● **WHAT IS REQUIRED**
Output the data exactly, with every line intact.

● **Records from a collection**
= = = =

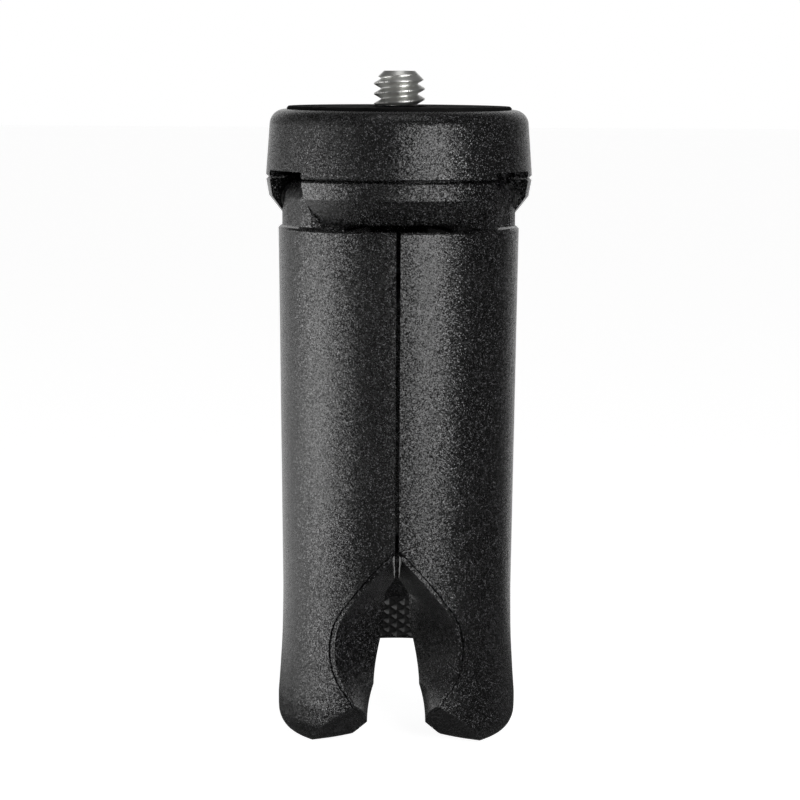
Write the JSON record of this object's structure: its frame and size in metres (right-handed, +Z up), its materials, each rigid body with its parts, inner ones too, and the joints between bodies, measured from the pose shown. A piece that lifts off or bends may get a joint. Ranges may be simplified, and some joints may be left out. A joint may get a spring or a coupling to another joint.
{
  "type": "camera tripod",
  "caption": "Pocket table tripod: round head with a camera screw and a rubber seat, and hinged legs that close into a round handle.",
  "frame": {"origin": "on the head's axis, at the top face of the rubber seat, where the camera rests", "axes": "+Z up along the camera screw, -Y to the front, where the two closed legs meet; the rear leg is on +Y"},
  "size_m": [0.0332, 0.0574, 0.0837],
  "materials": {
    "head_cap": "glass filled nylon, fine spark eroded grain",
    "hub": "glass filled nylon, fine spark eroded grain",
    "leg_cover": "glass filled nylon, fine spark eroded grain",
    "leg_core": "smoother moulded nylon",
    "rubber": "matte black rubber",
    "plated_steel": "bright zinc plated, cut thread",
    "fastener_steel": "plain steel",
    "spring_steel": "rolled spring steel",
    "acetal": "natural acetal"
  },
  "bodies": {
    "head": {"rubber_seat": "rubber", "head_cap": "head_cap", "camera_screw": "plated_steel", "screw_plug": "acetal", "hub_body": "hub", "hub_screws": "fastener_steel", "left_hinge_pin": "fastener_steel", "left_hinge_washers": "fastener_steel", "left_leaf_spring": "spring_steel", "right_hinge_pin": "fastener_steel", "right_hinge_washers": "fastener_steel", "right_leaf_spring": "spring_steel", "rear_hinge_pin": "fastener_steel", "rear_hinge_washers": "fastener_steel", "rear_leaf_spring": "spring_steel"},
    "left_leg": {"left_leg_core": "leg_core", "left_leg_cover": "leg_cover", "left_foot_pad": "rubber", "left_cover_screws": "fastener_steel"},
    "right_leg": {"right_leg_core": "leg_core", "right_leg_cover": "leg_cover", "right_foot_pad": "rubber", "right_cover_screws": "fastener_steel"},
    "rear_leg": {"rear_leg_core": "leg_core", "rear_leg_cover": "leg_cover", "rear_foot_pad": "rubber", "rear_cover_screws": "fastener_steel"}
  },
  "joints": [
    {"name": "left_leg_hinge", "type": "hinge", "parent": "head", "child": "left_leg", "pos_m": [-0.01074, -0.0062, -0.0114], "axis": [-0.5, 0.866, 0], "range_deg": [0, 70]},
    {"name": "right_leg_hinge", "type": "hinge", "parent": "head", "child": "right_leg", "pos_m": [0.01074, -0.0062, -0.0114], "axis": [-0.5, -0.866, 0], "range_deg": [0, 70]},
    {"name": "rear_leg_hinge", "type": "hinge", "parent": "head", "child": "rear_leg", "pos_m": [0, 0.0124, -0.0114], "axis": [1, 0, 0], "range_deg": [-23.3, 46.7]}
  ]
}
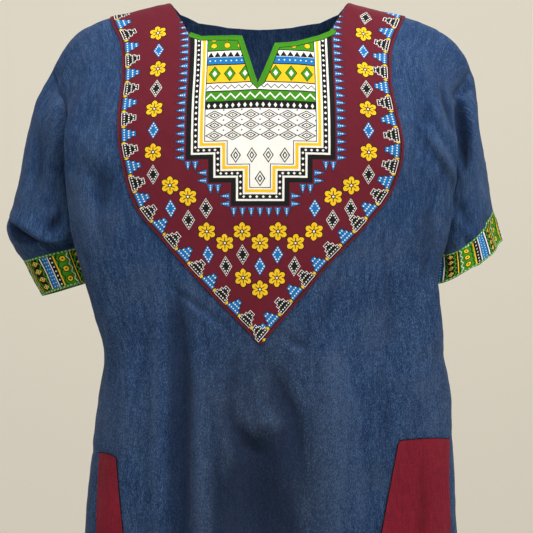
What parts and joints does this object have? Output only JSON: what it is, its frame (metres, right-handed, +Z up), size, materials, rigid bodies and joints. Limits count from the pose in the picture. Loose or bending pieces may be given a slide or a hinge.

= = = =

● **TASK ANSWER**
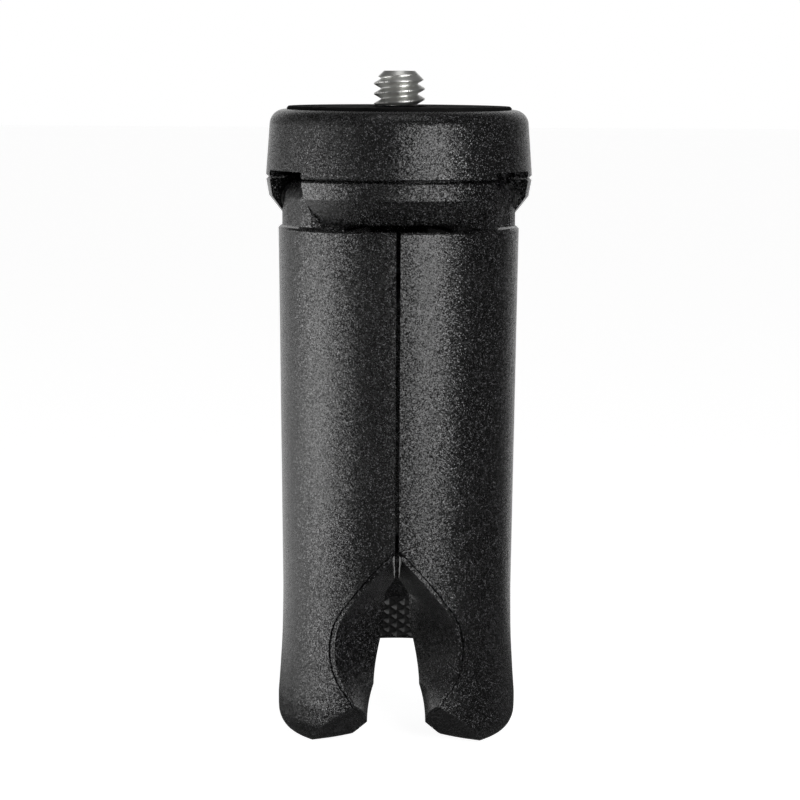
Write the JSON record of this object's structure: its frame and size in metres (right-handed, +Z up), its materials, each rigid body with its parts, inner ones too, and the joints between bodies, measured from the pose shown. A piece that lifts off or bends may get a joint. Ranges may be simplified, and some joints may be left out. A joint may get a spring or a coupling to another joint.
{
  "type": "camera tripod",
  "caption": "Pocket table tripod: round head with a camera screw and a rubber seat, and hinged legs that close into a round handle.",
  "frame": {"origin": "on the head's axis, at the top face of the rubber seat, where the camera rests", "axes": "+Z up along the camera screw, -Y to the front, where the two closed legs meet; the rear leg is on +Y"},
  "size_m": [0.0332, 0.0574, 0.0837],
  "materials": {
    "head_cap": "glass filled nylon, fine spark eroded grain",
    "hub": "glass filled nylon, fine spark eroded grain",
    "leg_cover": "glass filled nylon, fine spark eroded grain",
    "leg_core": "smoother moulded nylon",
    "rubber": "matte black rubber",
    "plated_steel": "bright zinc plated, cut thread",
    "fastener_steel": "plain steel",
    "spring_steel": "rolled spring steel",
    "acetal": "natural acetal"
  },
  "bodies": {
    "head": {"rubber_seat": "rubber", "head_cap": "head_cap", "camera_screw": "plated_steel", "screw_plug": "acetal", "hub_body": "hub", "hub_screws": "fastener_steel", "left_hinge_pin": "fastener_steel", "left_hinge_washers": "fastener_steel", "left_leaf_spring": "spring_steel", "right_hinge_pin": "fastener_steel", "right_hinge_washers": "fastener_steel", "right_leaf_spring": "spring_steel", "rear_hinge_pin": "fastener_steel", "rear_hinge_washers": "fastener_steel", "rear_leaf_spring": "spring_steel"},
    "left_leg": {"left_leg_core": "leg_core", "left_leg_cover": "leg_cover", "left_foot_pad": "rubber", "left_cover_screws": "fastener_steel"},
    "right_leg": {"right_leg_core": "leg_core", "right_leg_cover": "leg_cover", "right_foot_pad": "rubber", "right_cover_screws": "fastener_steel"},
    "rear_leg": {"rear_leg_core": "leg_core", "rear_leg_cover": "leg_cover", "rear_foot_pad": "rubber", "rear_cover_screws": "fastener_steel"}
  },
  "joints": [
    {"name": "left_leg_hinge", "type": "hinge", "parent": "head", "child": "left_leg", "pos_m": [-0.01074, -0.0062, -0.0114], "axis": [-0.5, 0.866, 0], "range_deg": [0, 70]},
    {"name": "right_leg_hinge", "type": "hinge", "parent": "head", "child": "right_leg", "pos_m": [0.01074, -0.0062, -0.0114], "axis": [-0.5, -0.866, 0], "range_deg": [0, 70]},
    {"name": "rear_leg_hinge", "type": "hinge", "parent": "head", "child": "rear_leg", "pos_m": [0, 0.0124, -0.0114], "axis": [1, 0, 0], "range_deg": [-23.3, 46.7]}
  ]
}
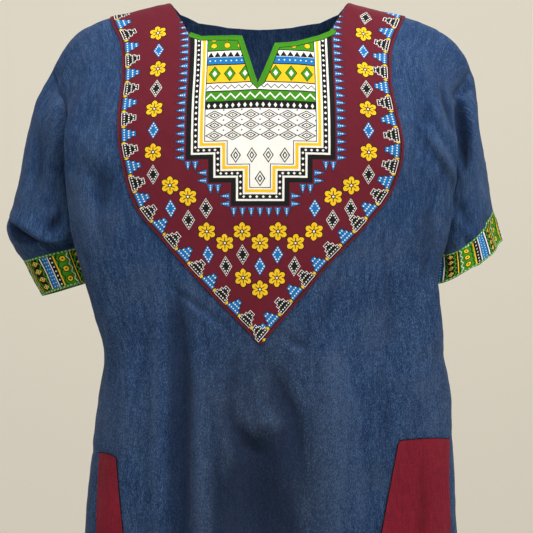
What parts and joints does this object have? Output only JSON: what it is, its frame (metres, right-handed, +Z up), size, materials, rigid bodies and joints. Limits count from the pose in the picture. Loose or bending pieces may be given a slide or a hinge.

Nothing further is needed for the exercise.